Cuando mi mamá Andrea nació, Nayarit no era Nayarit. Lo sería hasta que ella tuvo 3 años. Mi bisabuelo, metido en la revolución por el anhelo de contar con un pedazo de tierra para sembrar, soñaba también con ser parte de un nuevo estado, como tanto decían señores “de respeto” como el general Baca Calderón y Espinosa Bávara. Hay, en algún lugar de la casa, una carta de mi bisabuelo. Escrita en los años 40 a un hermano suyo, el documento ya con un tono ocre mantiene aún el respeto de ese humilde campesino por dos personajes tan relevantes para nuestro estado en sus primeros años de vida como entidad libre y soberana. Mi mamá Andrea aprendió a leer y a escribir en casa. Las historias que le contaba mi abuelito Juanito sobre Juan Escutia, sobre los niños héroes, sobre el cura Hidalgo, los señores Juárez y Madero se convirtieron en las mismas historias que ella le contaría a su nieto menor muchos años después, mientras ambos tomaban café con leche en el que remojaban puños de galletas de animalitos. Hablaba tambi
én de cómo murió su madre siendo muy joven y cómo fue la única de sus hermanas que llegó a los 20 años. En su juventud, las personas morían por una gripa mal cuidada o una infección derivada de tomar agua del río.
Dicen que a mi mamá Andrea no le gustó de primera mano que yo viniera en camino. La condición de madre soltera de mi mamá seguramente no le ilusionaba a una mujer criada en otra época. Sin embargo, sé también que me convertí en su adoración apenas me cargó entre sus brazos. Por ella supe leer y escribir desde los 3 años y a ella le debo también mis primeras clases de historia -tan imprecisas y románticas como se pueda, pero también cargadas de un patriotismo en el que me gusta creer-. No hubo gusto que mi abuelita no me diera, no hubo lección que no me enseñara.
Hace días, en una noche donde la tristeza me agobiaba, encontré en la habitación en la que mi tía me permite dormir mientras trabajo en la ciudad de México, la mejor foto que tengo de ella.

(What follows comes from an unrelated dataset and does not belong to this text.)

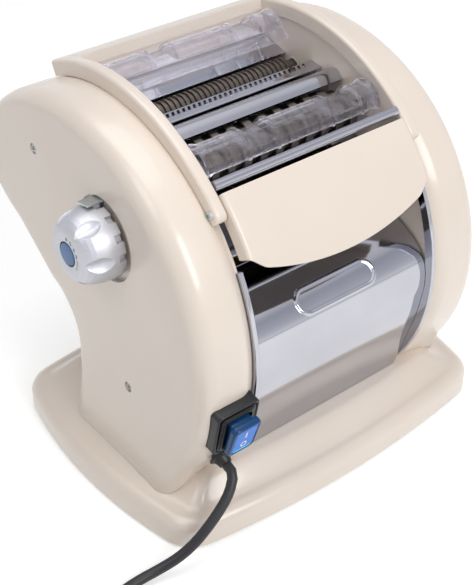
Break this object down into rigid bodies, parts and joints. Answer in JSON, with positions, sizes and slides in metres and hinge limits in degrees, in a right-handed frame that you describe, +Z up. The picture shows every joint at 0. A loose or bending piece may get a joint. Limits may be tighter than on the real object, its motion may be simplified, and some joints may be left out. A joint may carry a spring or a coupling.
{
  "type": "electric pasta maker",
  "caption": "Cream enamelled electric pasta maker with smooth rollers and two pairs of cutters under clear guards, a gap knob, a rocker switch and a coiled mains cord.",
  "frame": {"origin": "on the floor, below the middle of the machine's own box without its cord", "axes": "+X to the machine's right-hand cheek, away from the knob; -Y to the front, where the pasta comes out; +Z up"},
  "size_m": [0.4496, 0.4096, 0.2767],
  "materials": {
    "cream_enamel": "glossy baked cream enamel over pressed and cast metal",
    "plain_steel": "plain cold-rolled sheet steel",
    "gear_steel": "machined steel with a thin film of grease",
    "black_rubber": "moulded black rubber",
    "bright_chrome": "bright chrome plate on sheet steel",
    "roller_steel": "ground and plated steel",
    "screw_zinc": "zinc-plated steel",
    "motor_grey": "grey painted steel can and die-cast case",
    "white_nylon": "natural nylon moulding",
    "yoke_brass": "cast brass bearing yoke",
    "satin_silver": "satin silver lacquer on a moulded knob",
    "blue_plastic": "glossy blue moulded plastic",
    "clear_plastic": "clear moulded plastic",
    "black_plastic": "black moulded plastic",
    "cord_sheath": "black flexible sheath"
  },
  "bodies": {
    "machine": {"base_shell": "cream_enamel", "base_plate": "plain_steel", "rubber_foot_left": "black_rubber", "rubber_foot_right": "black_rubber", "left_cheek": "cream_enamel", "right_cheek": "cream_enamel", "left_side_plate": "cream_enamel", "right_side_plate": "cream_enamel", "left_trim": "bright_chrome", "right_trim": "bright_chrome", "top_frame": "cream_enamel", "frame_screw_left": "screw_zinc", "frame_screw_right": "screw_zinc", "cheek_screw_left_upper": "screw_zinc", "cheek_screw_right_upper": "screw_zinc", "cheek_screw_left_lower": "screw_zinc", "cheek_screw_right_lower": "screw_zinc", "front_visor": "cream_enamel", "rear_cover": "bright_chrome", "front_plate": "bright_chrome", "front_deck": "bright_chrome", "centre_hood": "bright_chrome", "scraper_comb": "bright_chrome", "rear_guide": "bright_chrome", "front_guide": "bright_chrome", "pasta_tray": "bright_chrome", "tie_rod_upper": "plain_steel", "tie_rod_lower": "plain_steel", "left_plate_bracket": "plain_steel", "right_plate_bracket": "plain_steel", "motor": "motor_grey", "motor_mount": "plain_steel", "gearbox": "motor_grey", "left_bearing_plate": "white_nylon", "right_bearing_plate": "white_nylon", "index_clip": "screw_zinc", "switch_bezel": "black_plastic", "cord_gland": "black_plastic", "cord_lead": "cord_sheath", "cord_coil": "cord_sheath", "cord_tie": "black_rubber", "plug": "black_plastic"},
    "roller_a": {"roller_a": "roller_steel", "main_gear": "gear_steel"},
    "roller_carriage": {"roller_yoke": "yoke_brass"},
    "roller_b": {"roller_b": "roller_steel", "roller_b_gear": "gear_steel"},
    "fine_cutter_rear": {"fine_cutter_rear": "roller_steel"},
    "fine_cutter_front": {"fine_cutter_front": "roller_steel"},
    "wide_cutter_rear": {"wide_cutter_rear": "roller_steel"},
    "wide_cutter_front": {"wide_cutter_front": "roller_steel"},
    "large_idler": {"large_idler": "gear_steel"},
    "small_idler": {"small_idler": "gear_steel"},
    "drive_pinion": {"drive_pinion": "gear_steel"},
    "knob_drive": {"knob_hub": "gear_steel"},
    "knob": {"knob": "satin_silver", "knob_button": "blue_plastic"},
    "front_guard": {"front_guard": "clear_plastic"},
    "rear_guard": {"rear_guard": "clear_plastic"},
    "rocker": {"rocker": "blue_plastic"}
  },
  "joints": [
    {"name": "roller_a_turn", "type": "hinge", "parent": "machine", "child": "roller_a", "pos_m": [0, 0.01029, 0.1926], "axis": [1, 0, 0], "continuous": true},
    {"name": "roller_gap", "type": "slide", "parent": "machine", "child": "roller_carriage", "axis": [0, -1, 0], "range_m": [0, 0.0026]},
    {"name": "roller_b_turn", "type": "hinge", "parent": "roller_carriage", "child": "roller_b", "pos_m": [0, -0.01671, 0.1926], "axis": [1, 0, 0], "continuous": true},
    {"name": "large_idler_turn", "type": "hinge", "parent": "machine", "child": "large_idler", "pos_m": [0, 0.03539, 0.20671], "axis": [1, 0, 0], "continuous": true},
    {"name": "fine_cutter_rear_turn", "type": "hinge", "parent": "machine", "child": "fine_cutter_rear", "pos_m": [0, 0.03479, 0.231], "axis": [1, 0, 0], "continuous": true},
    {"name": "fine_cutter_front_turn", "type": "hinge", "parent": "machine", "child": "fine_cutter_front", "pos_m": [0, 0.01679, 0.231], "axis": [1, 0, 0], "continuous": true},
    {"name": "small_idler_turn", "type": "hinge", "parent": "machine", "child": "small_idler", "pos_m": [0, 0.00007, 0.22039], "axis": [1, 0, 0], "continuous": true},
    {"name": "wide_cutter_rear_turn", "type": "hinge", "parent": "machine", "child": "wide_cutter_rear", "pos_m": [0, -0.01821, 0.228], "axis": [1, 0, 0], "continuous": true},
    {"name": "wide_cutter_front_turn", "type": "hinge", "parent": "machine", "child": "wide_cutter_front", "pos_m": [0, -0.03621, 0.228], "axis": [1, 0, 0], "continuous": true},
    {"name": "drive_pinion_turn", "type": "hinge", "parent": "machine", "child": "drive_pinion", "pos_m": [0, -0.01128, 0.14972], "axis": [1, 0, 0], "continuous": true},
    {"name": "knob_turn", "type": "hinge", "parent": "machine", "child": "knob_drive", "pos_m": [0, -0.01671, 0.1926], "axis": [1, 0, 0], "range_deg": [0, 300]},
    {"name": "knob_pull", "type": "slide", "parent": "knob_drive", "child": "knob", "axis": [-1, 0, 0], "range_m": [0, 0.004], "stiffness_N_per_m": 300},
    {"name": "rear_guard_turn", "type": "hinge", "parent": "machine", "child": "rear_guard", "pos_m": [0, 0.05179, 0.256], "axis": [-1, 0, 0], "range_deg": [0, 95]},
    {"name": "front_guard_turn", "type": "hinge", "parent": "machine", "child": "front_guard", "pos_m": [0, -0.04621, 0.24], "axis": [1, 0, 0], "range_deg": [0, 65]},
    {"name": "rocker_turn", "type": "hinge", "parent": "machine", "child": "rocker", "pos_m": [-0.0985, -0.1133, 0.0963], "axis": [-1, 0, 0], "range_deg": [0, 14]}
  ],
  "couplings": [
    {"joint": "roller_b_turn", "follows": "roller_a_turn", "ratio": -1},
    {"joint": "large_idler_turn", "follows": "roller_a_turn", "ratio": -0.88235},
    {"joint": "fine_cutter_rear_turn", "follows": "roller_a_turn", "ratio": 1.5},
    {"joint": "fine_cutter_front_turn", "follows": "roller_a_turn", "ratio": -1.5},
    {"joint": "small_idler_turn", "follows": "roller_a_turn", "ratio": 1.25},
    {"joint": "wide_cutter_rear_turn", "follows": "roller_a_turn", "ratio": -1.5},
    {"joint": "wide_cutter_front_turn", "follows": "roller_a_turn", "ratio": 1.5},
    {"joint": "drive_pinion_turn", "follows": "roller_a_turn", "ratio": -3},
    {"joint": "knob_turn", "follows": "roller_gap", "rad_per_m": 2013.8}
  ]
}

-Siempre te encomendamos a ella tu madre y yo, así como a tus ángeles de la guarda para que nada te pase por todo lo que haces y a quiénes haces enojar- me dice mi tía constantemente. La foto de mi mamá Andrea en esa habitación no es casualidad.
Estaba sonriente, en la sala de nuestra casa. Llevaba puesto su chalequito rosa, sus anteojos y, colgadas de un alfiler, las llaves del viejo y macizo cajón donde guardaba sus más preciadas pertenencias. Vi su foto con nostalgia y con vergüenza. No he hecho todavía nada que pueda enorgullecerla, salvo vivir la congruencia entre lo que digo, pienso y hago.
Mi mamá Andrea siempre hablaba de valor, de amar el lugar donde uno nace, de inspirarse en los hombres del pasado que atravesaron por disyuntivas que hacen parecer nuestros problemas como auténticas pequeñeces ¿quién iba a decir que sería ella, precisamente esa mujer que nació en una calurosa noche de mayo, en una comunidad que no tenía nombre y que años más tarde se llamaría Aután, la mujer en la que pienso como ejemplo de fortaleza, de amor y de inteligencia? Es ella en la que encuentro inspiración, es ella a la que quiero hacer sentir orgullosa cuando vuelva a verla en el lugar en el que, seguramente me esperará con el mismo amor.
Escribir sobre ella es traerla a la vida un instante, lo menos que puedo hacer por la mujer que todo me dio. Escribo estas líneas, incluso, desde la que era su habitación y que se ha constituido en mi estudio. Escribo para dejar constancia de que hubo una vez una mujer llamada Andrea Castillo Rodríguez y que esa mujer sigue viva en las letras, pero, sobre todo, en el recuerdo de ese hijo suyo que tanto, tanto la amó.